Here, I just finished driving 17 screws through the ply and
into the bench top to ensure the panel dries flat

Given the wet weather we have had here this summer, the
whole lot was wrapped in a tarp which was held down
by cleats and left for a couple of days
I also think the hardest part of a cabinet to veneer is the edges, and the proof of this is how many cabinets I have seen where the edge banding has fallen off. To get past this, I bought some solid 3/4" thick maple and cut it up into 1" strips. I then glued a strip on the edges that would be exposed once the cabinet was assembled. When the glue dried I planned off the excess using my old man's No.4 Stanley plane, letting the heel of it rest on the panel so it worked as a guide. I'll run the veneer right up to the outside edge of the maple and I'll plane the whole lot flat and square.

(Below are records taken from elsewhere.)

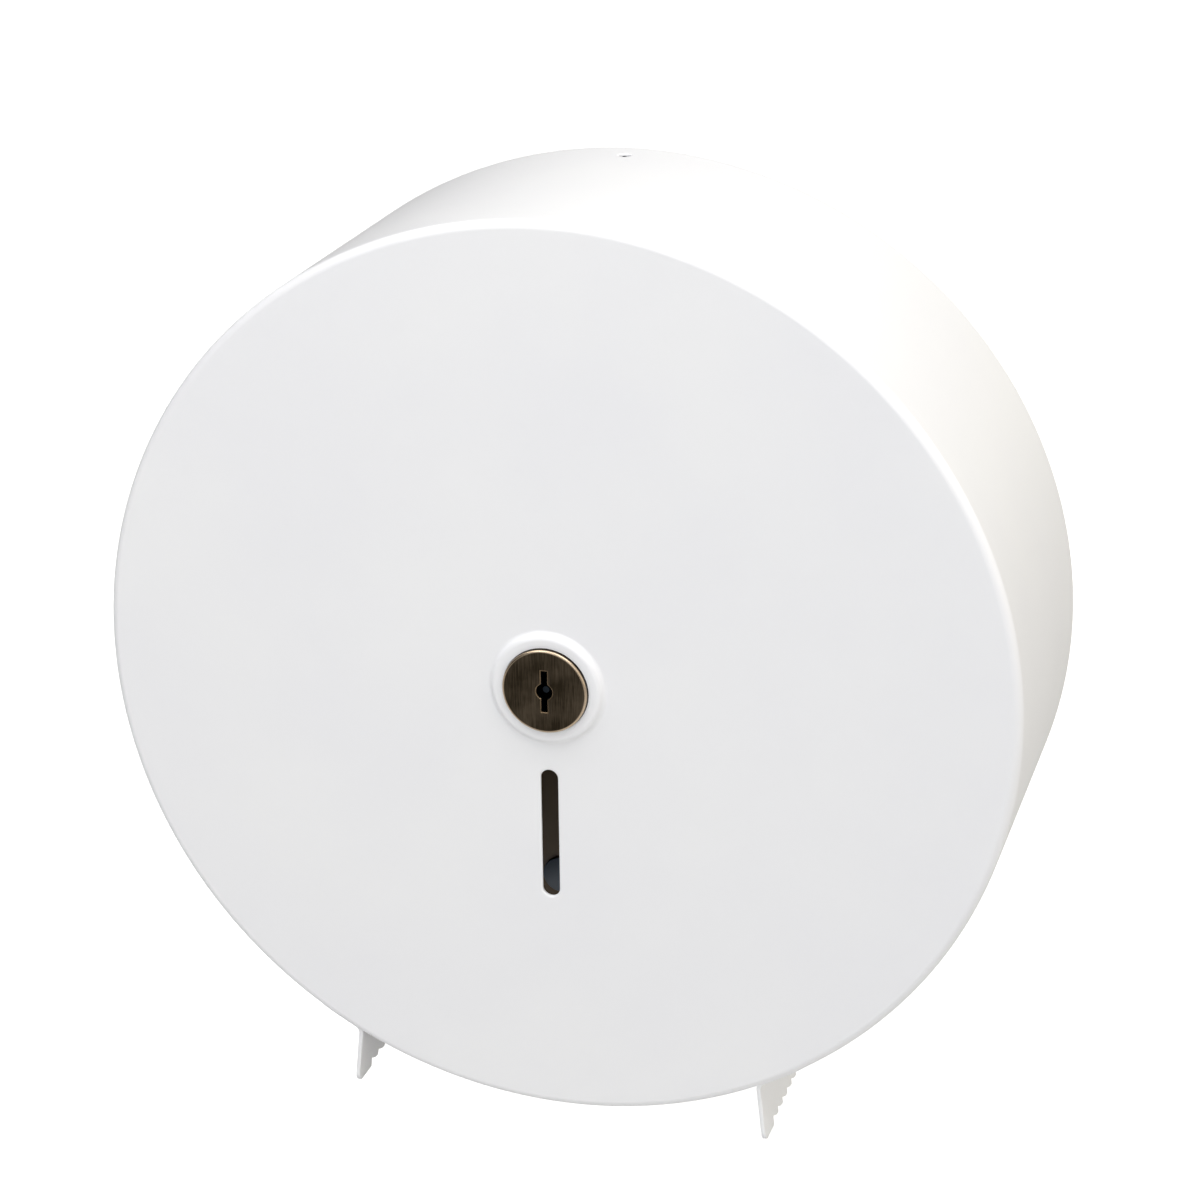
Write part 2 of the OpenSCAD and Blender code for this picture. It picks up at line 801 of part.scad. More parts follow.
module spindle_rivets() {
    head_d = 2 * rivet_d;
    color("silver")
        rotate([90, 0, 0]) spindle_rivet_places() union() {
            translate([0, 0, pad_h]) cylinder(h = plate_t + spindle_flange_t, d = rivet_d);
            translate([0, 0, flange_front_d]) dome(head_d, rivet_head_h);
            translate([0, 0, pad_h]) mirror([0, 0, 1]) dome(head_d, rivet_head_h);
        }
}

module keeper_plate() {
    skirt_r = tube_inner_r - seat_fit;
    opening_h = keeper_top + keeper_bottom;
    color("darkgray")
        difference() {
            union() {
                ring(tube_front, keeper_front, tube_r);
                ring(tube_front - keeper_skirt, tube_front, skirt_r, skirt_r - keeper_skirt_t);
            }
            sheet(tube_front, keeper_t + cut)
                translate([-keeper_half_w, -keeper_bottom]) square([2 * keeper_half_w, opening_h]);
        }
}

// Roll hub

module roll_hub() {
    seat_rear = hub_rear + bush_seat_len;
    seat_front = hub_front - bush_seat_len;
    wall_inner_r = hub_r - hub_t;
    bevel_w = 0.75 * hub_t;
    color("gainsboro")
        difference() {
            union() {
                turned() {
                    polygon([[wall_inner_r, hub_rear], [hub_r, hub_rear], [hub_r, hub_front - hub_bevel],
                        [hub_r - bevel_w, hub_front], [wall_inner_r, hub_front]]);
                    translate([hub_bore_r, hub_rear]) square([wall_inner_r - hub_bore_r, bush_seat_len]);
                    translate([hub_bore_r, seat_front]) square([wall_inner_r - hub_bore_r, bush_seat_len]);
                    translate([hub_r, hub_rear]) square([hub_flange_d / 2 - hub_r, hub_flange_t]);
                }
                for (i = [0:hub_rib_count - 1])
                    sheet(seat_rear, seat_front - seat_rear)
                        rotate(i * 360 / hub_rib_count)
                            translate([hub_bore_r, -hub_rib_w / 2])
                                square([wall_inner_r - hub_bore_r + hub_t / 2, hub_rib_w]);
            }
            sheet(hub_rear - cut, hub_flange_t + 2 * cut)
                for (i = [0:hub_hole_count - 1])
                    rotate(i * 360 / hub_hole_count + 90)
                        translate([hub_hole_circle_r, 0]) circle(hub_hole_d / 2);
        }
}

module hub_bush(seat, inward) {
    sleeve_start = inward > 0 ? seat : seat - hub_bush_len;
    flange_start = inward > 0 ? seat - hub_bush_flange_t : seat;
    color("ivory")
        union() {
            ring(sleeve_start, sleeve_start + hub_bush_len, hub_bush_r, hub_bush_inner_r);
            ring(flange_start, flange_start + hub_bush_flange_t, hub_bush_flange_d / 2, hub_bush_inner_r);
        }
}

module hub_bush_rear() {
    hub_bush(hub_rear, 1);
}

module hub_bush_front() {
    hub_bush(hub_front, -1);
}

module thrust_washer() {
    color("ivory") ring(flange_front_d, thrust_front, thrust_d / 2, tube_r + 2 * running_fit);
}

module brake_washer() {
    inner = tube_r + 2 * running_fit;
    color("lightsteelblue")
        turned()
            polygon([[inner, clip_rear - brake_t], [brake_d / 2, brake_rear],
                [brake_d / 2, brake_rear + brake_t], [inner, clip_rear]]);
}

module hub_circlip() {
    groove_r = tube_r - groove_depth + seat_fit;
    half_gap = 9;
    lug = 2.6;
    lug_r_place = clip_d / 2 + lug / 2;
    color("darkslategray")
        sheet(clip_rear, clip_t)
            difference() {
                union() {
                    circle(clip_d / 2);
                    for (a = [-1, 1])
                        rotate(90 + a * (half_gap + 6)) translate([lug_r_place, 0]) circle(lug);
                }
                circle(groove_r);
                polygon([[0, 0], for (a = [-half_gap, half_gap]) drum_r / 2 * [sin(a), cos(a)]]);
                for (a = [-1, 1])
                    rotate(90 + a * (half_gap + 6)) translate([lug_r_place + lug / 3, 0]) circle(lug / 3);
            }
}

// Hinge

module hinge_pin(side) {
    head_x = ear_inner_x - pin_head_t;
    color("silver")
        on_side(side) union() {
            on_hinge(head_x, pin_head_t, pin_head_d / 2);
            on_hinge(ear_inner_x, pin_end_x - ear_inner_x, pin_d / 2);
        }
}

module hinge_washer(side) {
    color("ivory")
        on_side(side) on_hinge(ear_outer_x, hinge_washer_t, hinge_washer_d / 2, pin_d / 2 + running_fit);
}

module hinge_bush(side) {
    inner = pin_d / 2 + running_fit;
    color("ivory")
        on_side(side) union() {
            on_hinge(bush_inner_x, bush_outer_x - bush_inner_x, hinge_bush_r, inner);
            on_hinge(bush_head_x, hinge_bush_head_t, hinge_bush_head_d / 2, inner);
        }
}

module hinge_pin_left() {
    hinge_pin(-1);
}

module hinge_pin_right() {
    hinge_pin(1);
}

module hinge_washer_left() {
    hinge_washer(-1);
}

module hinge_washer_right() {
    hinge_washer(1);
}

module hinge_bush_left() {
    hinge_bush(-1);
}

module hinge_bush_right() {
    hinge_bush(1);
}

module pin_clips() {
    color("silver")
        for (side = [-1, 1])
            on_side(side) on_hinge(pin_clip_x, pin_clip_t, pin_clip_d / 2, pin_d / 2 + seat_fit);
}

// Catch

module catch_spring() {
    foot_top = leaf_top - leaf_outer_bend_r;
    back = plate_t;
    color("lightsteelblue")
        difference() {
            union() {
                across(-leaf_w / 2, leaf_w) {
                    translate([-back - leaf_t, leaf_top - foot_len])
                        square([leaf_t, foot_len - leaf_outer_bend_r]);
                    translate([-leaf_front, leaf_top - leaf_t])
                        square([leaf_front - back - leaf_outer_bend_r, leaf_t]);
                    translate([-back - leaf_outer_bend_r, foot_top]) intersection() {
                        difference() {
                            circle(leaf_outer_bend_r);
                            circle(leaf_bend_r);
                        }
                        square(leaf_outer_bend_r);
                    }
                }
                translate([0, -catch_d, leaf_top - leaf_t / 2])
                    cylinder(h = nib_top - nib_r - leaf_top + leaf_t / 2, r = nib_r);
                translate([0, -catch_d, nib_top - nib_r]) sphere(nib_r);
            }
            sheet(0, back + leaf_t + cut)
                for (z = catch_rivet_z) translate([0, z]) circle(catch_rivet_d / 2 + seat_fit);
        }
}

module catch_rivets() {
    head_start = plate_t + leaf_t;
    color("silver")
        for (z = catch_rivet_z)
            translate([0, 0, z])
                rotate([90, 0, 0])
                    union() {
                        cylinder(h = head_start, d = catch_rivet_d);
                        translate([0, 0, head_start]) cylinder(h = catch_rivet_head_h, d = 2 * catch_rivet_d);
                    }
}

cover_shell();
lock_face();
lock_barrel();
lock_washer();
lock_nut();
lock_rotor();
key_post();
lock_cam();
cam_washer();
cam_screw();
hinge_bush_left();
hinge_bush_right();
back_plate();
spindle_flange();
spindle_tube();
spindle_rivets();
keeper_plate();
thrust_washer();
roll_hub();
hub_bush_rear();
hub_bush_front();
brake_washer();
hub_circlip();
hinge_pin_left();
hinge_pin_right();
hinge_washer_left();
hinge_washer_right();
pin_clips();
catch_spring();
catch_rivets();
hole_plugs();
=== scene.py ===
import json
import math

import bmesh
import bpy
from mathutils import Matrix, Vector

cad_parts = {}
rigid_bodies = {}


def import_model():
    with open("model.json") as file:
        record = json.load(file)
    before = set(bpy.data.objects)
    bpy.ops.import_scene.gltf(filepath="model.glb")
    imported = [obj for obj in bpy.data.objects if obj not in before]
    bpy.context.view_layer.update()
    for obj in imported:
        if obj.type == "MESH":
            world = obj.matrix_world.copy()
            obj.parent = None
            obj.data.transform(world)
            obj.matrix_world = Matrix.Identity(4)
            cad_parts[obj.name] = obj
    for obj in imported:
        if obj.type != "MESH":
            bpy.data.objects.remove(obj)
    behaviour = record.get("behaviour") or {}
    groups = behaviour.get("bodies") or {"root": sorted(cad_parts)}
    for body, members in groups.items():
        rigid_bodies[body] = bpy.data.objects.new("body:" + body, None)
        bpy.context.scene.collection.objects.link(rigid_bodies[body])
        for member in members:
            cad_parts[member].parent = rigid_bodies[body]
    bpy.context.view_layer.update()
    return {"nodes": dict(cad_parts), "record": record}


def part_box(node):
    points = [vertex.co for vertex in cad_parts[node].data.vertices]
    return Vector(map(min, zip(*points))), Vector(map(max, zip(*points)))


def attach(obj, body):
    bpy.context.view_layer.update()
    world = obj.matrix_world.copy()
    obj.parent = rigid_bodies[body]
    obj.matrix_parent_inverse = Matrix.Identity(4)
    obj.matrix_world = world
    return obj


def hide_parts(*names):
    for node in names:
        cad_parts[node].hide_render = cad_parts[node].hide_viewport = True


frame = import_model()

bl_info = {
    "name": "Jumbo Roll Dispenser",
    "version": (1, 0, 0),
    "blender": (4, 5, 0),
    "location": "3D View > Sidebar > Dispenser",
    "description": "Shapes and finishes of a round steel dispenser for a jumbo toilet roll",
    "category": "Object",
}

MM = 0.001
NODES = frame["nodes"]
COVER_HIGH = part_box("cover_shell")[1]
CAP_LOW, CAP_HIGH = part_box("lock_face")

# Points closer than this become one, and faces that meet at a sharper angle keep their edge
WELD = 0.01 * MM
SPLIT_ANGLE = math.radians(35)

# Faces round the drum, its front edge, the ring, the slot, the catch hole, a bend, a lip beside a bend,
# a pin's hole, the lock cap, the cap's edge, half of the keyhole's middle, and a plug
RIM_STEPS, EDGE_STEPS, RING_STEPS, SLOT_STEPS, HOLE_STEPS, BEND_STEPS = 472, 14, 144, 46, 24, 10
LIP_STEPS, PIN_STEPS, CAP_STEPS, CAP_EDGE_STEPS, KEYHOLE_STEPS, PLUG_STEPS = 12, 32, 120, 8, 14, 56

# Rows of faces along the drum: in front of the catch hole, beside it, and behind it
FRONT_ROWS = [d * MM for d in (100, 93, 85, 76, 67, 58, 49, 40, 32, 25)]
HOLE_ROWS = [i * 2.2 * MM for i in (3, 2, 1, 0, -1, -2, -3)]
LAST_ROW = 3.5 * MM

SLOT_RIM = 1.2 * MM
PIN_HOLE_RADIUS = 3.62 * MM

# Sockets of a Mix node for colours: its factor, its two colours and its result
FACTOR, FIRST, SECOND, MIXED = 0, 6, 7, 2

# Name, place, side in metres, watts and colour of each soft lamp, and the point that all of them face
LAMPS = (
    ("top", (0.38, -0.3, 1.25), 1.0, 12.0, "FFFFFF"),
    ("left", (-0.6, -0.6, 1.2), 1.0, 9.6, "FFFFFF"),
    ("front", (-0.5, -1.9, 0.9), 1.4, 10.5, "F9FBFF"),
    ("near", (0.45, -1.0, 0.45), 0.5, 1.3, "E8F0FF"),
)
LAMP_TARGET = (0, -0.05, 0)

# The photograph's camera: its own right, up and backward directions, its place and its focal length
CAMERA_AXES = (
    (0.957202, 0.289208, -0.011129),
    (-0.09438, 0.348261, 0.932634),
    (0.273601, -0.891669, 0.360652),
)
CAMERA_PLACE = (0.28222, -0.96679, 0.38044)
CAMERA_LENS = 90.67


# Sizes and colours

def linear(code):
    """An sRGB hex colour as linear red, green, blue and an alpha of 1."""
    parts = [int(code[i:i + 2], 16) / 255 for i in (0, 2, 4)]
    rgb = [p / 12.92 if p <= 0.04045 else ((p + 0.055) / 1.055) ** 2.4 for p in parts]
    return (*rgb, 1.0)


def size(name, text, default):
    return bpy.props.FloatProperty(
        name=name, description=text, default=default, unit="LENGTH", precision=5)


def angle(name, text, degrees):
    return bpy.props.FloatProperty(
        name=name, description=text, default=math.radians(degrees), subtype="ANGLE")


def colour(name, text, code):
    return bpy.props.FloatVectorProperty(
        name=name, description=text, default=linear(code), size=4, subtype="COLOR", min=0, max=1)


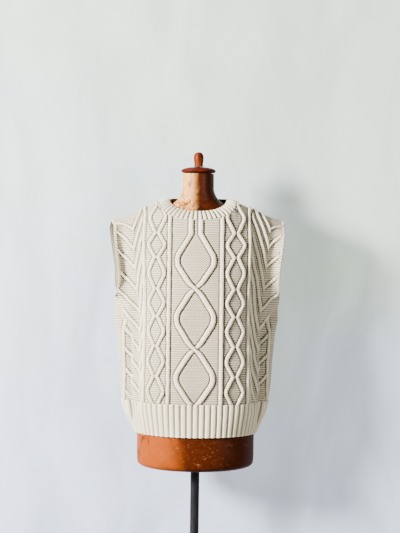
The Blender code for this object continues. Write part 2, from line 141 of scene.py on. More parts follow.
cameraSettings = {
    "place": (0.007, -3.6, 1.32),
    "downDegrees": 1.95,
    "rollDegrees": 0.7,
    "lens": 88.4,
}

stageSettings = {
    "wallBehind": 0.2,
    "wallWidth": 9.0,
    "wallHeight": 6.0,
    "wallGreen": (0.71, 0.82, 0.71),
    "wallBlue": (0.67, 0.745, 0.95),
    "wallDepth": 0.36,
    "wallPaintedLight": 0.81,
    "floorDark": (0.10, 0.10, 0.10),
    "floorLight": (0.16, 0.155, 0.15),
}

lightSettings = {
    "key": {
        "place": (-2.55, -1.95, 1.95), "aim": (0.0, 0.0, 1.08),
        "size": 0.8, "watts": 1120, "colour": (1.0, 0.985, 0.96),
    },
    "fill": {
        "place": (2.2, -2.6, 1.5), "aim": (0.0, 0.0, 1.1),
        "size": 1.2, "watts": 105, "colour": (1.0, 0.99, 0.97),
    },
    "worldStrength": 0.06,
}


def makeCamera():
    bpy.ops.object.camera_add()
    camera = bpy.context.object
    camera.name = "camera"
    camera.data.lens = cameraSettings["lens"]
    camera.data.clip_end = 60
    tilt = Matrix.Rotation(math.radians(90 - cameraSettings["downDegrees"]), 4, "X")
    roll = Matrix.Rotation(math.radians(cameraSettings["rollDegrees"]), 4, "Z")
    camera.matrix_world = Matrix.Translation(cameraSettings["place"]) @ tilt @ roll
    bpy.context.scene.camera = camera


def deselectAll():
    if bpy.context.mode != "OBJECT":
        bpy.ops.object.mode_set(mode="OBJECT")
    bpy.ops.object.select_all(action="DESELECT")


def makeFloorPaint():
    material, tree, surface = newMaterial("grey floor", {"Roughness": 0.85})
    grain = noise(tree, objectPlace(tree), 3.0, 5.0)[0]
    grain = mapped(tree, grain, 0.3, 0.7)
    colour = blended(tree, grain, stageSettings["floorDark"], stageSettings["floorLight"])
    setSocket(tree, surface.inputs["Base Color"], colour)
    return material


def makeWallPaint():
    # uneven old paint, which also glows with painted light; seen from in front only, so that the wall never
    # hides the form from behind
    material, tree, surface = newMaterial("pale wall", {"Roughness": 0.95})
    geometry = tree.nodes.new("ShaderNodeNewGeometry")
    at = geometry.outputs["Position"]
    patches = noise(tree, stretched(tree, at, (1.0, 1.0, 1.6)), 1.1, 4.0, 0.5, 0.8)[0]
    strokes = noise(tree, stretched(tree, at, (1.0, 1.0, 0.35)), 5.0, 6.0, 0.55, 1.0)[0]
    # bluer low down on one side, greener high up on the other
    sideways, depth, upwards = split(tree, at)
    drift = compute(tree, "ADD", compute(tree, "MULTIPLY", sideways, 0.5), upwards)
    drift = compute(tree, "MULTIPLY_ADD", patches, 2.4, drift)
    green = mapped(tree, drift, 1.4, 3.0)
    colour = blended(tree, green, stageSettings["wallBlue"], stageSettings["wallGreen"])
    worn = mapped(tree, strokes, 0.3, 0.7, 0.84, 1.06)
    colour = blended(tree, 1.0, colour, worn, "MULTIPLY")
    lit = blended(tree, stageSettings["wallDepth"], (0, 0, 0), colour)
    setSocket(tree, surface.inputs["Base Color"], lit)
    # painted light: the wall glows by itself as if the room lit it from the other side, most at the height of
    # the vest and more towards +x
    away = compute(tree, "ABSOLUTE", compute(tree, "SUBTRACT", upwards, 1.0))
    across = mapped(tree, sideways, 0.05, 0.6, -0.10, 0.14)
    paintedRoomLight = compute(tree, "ADD", across, mapped(tree, away, 0.2, 0.8, 1.0, 0.84))
    setSocket(tree, surface.inputs["Emission Color"], blended(tree, 1.0, colour, paintedRoomLight, "MULTIPLY"))
    surface.inputs["Emission Strength"].default_value = stageSettings["wallPaintedLight"]
    addBump(tree, surface, strokes, 0.004, 0.4)
    clear = tree.nodes.new("ShaderNodeBsdfTransparent")
    mix = tree.nodes.new("ShaderNodeMixShader")
    setSocket(tree, mix.inputs[0], geometry.outputs["Backfacing"])
    tree.links.new(surface.outputs[0], mix.inputs[1])
    tree.links.new(clear.outputs[0], mix.inputs[2])
    tree.links.new(mix.outputs[0], tree.nodes["Material Output"].inputs[0])
    return material


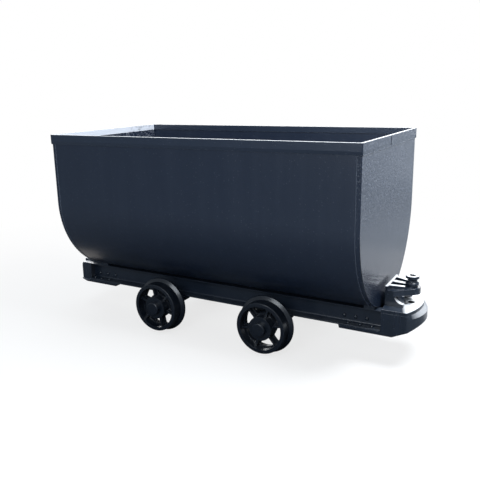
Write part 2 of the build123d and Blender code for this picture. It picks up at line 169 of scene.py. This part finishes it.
def makeWorld():
    world = bpy.data.worlds.new("studio")
    scene.world = world
    world.use_nodes = True
    tree = world.node_tree
    tree.nodes.clear()
    output = nodeIn(tree, "ShaderNodeOutputWorld")
    white = nodeIn(tree, "ShaderNodeBackground")
    white.inputs["Color"].default_value = worldSet["background"]
    soft = nodeIn(tree, "ShaderNodeBackground")
    soft.inputs["Color"].default_value = worldSet["colour"]
    soft.inputs["Strength"].default_value = worldSet["strength"]
    path = nodeIn(tree, "ShaderNodeLightPath")
    mix = nodeIn(tree, "ShaderNodeMixShader")
    tree.links.new(path.outputs["Is Camera Ray"], mix.inputs["Fac"])
    tree.links.new(soft.outputs[0], mix.inputs[1])
    tree.links.new(white.outputs[0], mix.inputs[2])
    tree.links.new(mix.outputs[0], output.inputs["Surface"])


def makeLamps():
    for name, place, aim, size, watts, colour in lampList:
        data = bpy.data.lights.new(name, "AREA")
        data.shape = "RECTANGLE"
        data.size, data.size_y = size
        data.energy = watts
        data.color = colour
        lamp = bpy.data.objects.new(name, data)
        scene.collection.objects.link(lamp)
        lamp.location = place
        lamp.rotation_euler = (Vector(aim) - Vector(place)).to_track_quat("-Z", "Y").to_euler()
        lamp.visible_camera = False


makeFloor()
makeWorld()
makeLamps()
scene.view_settings.view_transform = "Standard"
print("floor, world and lamps placed")


# effects that several finishes share, each a group with sockets for what differs between finishes

def newGroup(name, values, output):
    # a group that takes a place and the named values, and gives one output
    tree = bpy.data.node_groups.new(name, "ShaderNodeTree")
    tree.interface.new_socket("Vector", in_out="INPUT", socket_type="NodeSocketVector")
    for label, value in values.items():
        socket = tree.interface.new_socket(label, in_out="INPUT", socket_type="NodeSocketFloat")
        socket.default_value = value
    tree.interface.new_socket(output, in_out="OUTPUT", socket_type="NodeSocketFloat")
    return tree, tree.nodes.new("NodeGroupInput"), tree.nodes.new("NodeGroupOutput")


peelSet = {"fineDetail": 3, "waveScale": 7, "waveDetail": 1}


def makePeelGroup():
    # fine orange peel of sprayed paint over the long waves of rolled plate
    tree, start, end = newGroup("orangePeel", {"Grain": 160.0, "Waves": 0.3}, "Height")
    fine = noiseIn(tree, peelSet["fineDetail"])
    wave = noiseIn(tree, peelSet["waveDetail"])
    wave.inputs["Scale"].default_value = peelSet["waveScale"]
    swell = nodeIn(tree, "ShaderNodeMath", operation="MULTIPLY")
    total = nodeIn(tree, "ShaderNodeMath", operation="ADD")
    tree.links.new(start.outputs["Vector"], fine.inputs["Vector"])
    tree.links.new(start.outputs["Grain"], fine.inputs["Scale"])
    tree.links.new(start.outputs["Vector"], wave.inputs["Vector"])
    tree.links.new(wave.outputs["Fac"], swell.inputs[0])
    tree.links.new(start.outputs["Waves"], swell.inputs[1])
    tree.links.new(fine.outputs["Fac"], total.inputs[0])
    tree.links.new(swell.outputs[0], total.inputs[1])
    tree.links.new(total.outputs[0], end.inputs["Height"])
    return tree


streakSet = {"stretch": (1.0, 1.0, 0.07), "detail": 5, "roughness": 0.62, "full": 0.78}


def makeStreakGroup():
    # marks that run down the walls
    tree, start, end = newGroup("runMarks", {"Across": 16.0, "Least": 0.45}, "Mask")
    stretch = stretchIn(tree, streakSet["stretch"])
    noise = noiseIn(tree, streakSet["detail"], streakSet["roughness"])
    cut = rangeIn(tree, 0.0, streakSet["full"])
    tree.links.new(start.outputs["Vector"], stretch.inputs["Vector"])
    tree.links.new(stretch.outputs["Vector"], noise.inputs["Vector"])
    tree.links.new(start.outputs["Across"], noise.inputs["Scale"])
    tree.links.new(start.outputs["Least"], cut.inputs["From Min"])
    tree.links.new(noise.outputs["Fac"], cut.inputs["Value"])
    tree.links.new(cut.outputs["Result"], end.inputs["Mask"])
    return tree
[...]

Here the 1" strip of solid maple is glued and clamped to
the exposed edge of a side
Once I had the panels glued up and edged, I gave each side a fair coat of Bondo auto body filler. This was done to not only fill the holes caused by the screws when the panel was glued up, but to help flatten the ply, filling in the hollows that are always present in this cheaper, construction grade plywood. The Bondo will be hand sanded with a 18" sandpaper flat that will be fitted with self-adhesive 120 grit paper. The result should be hard, flat, and properly toothed for the veneer to be attached using hide glue, my first time for it as well.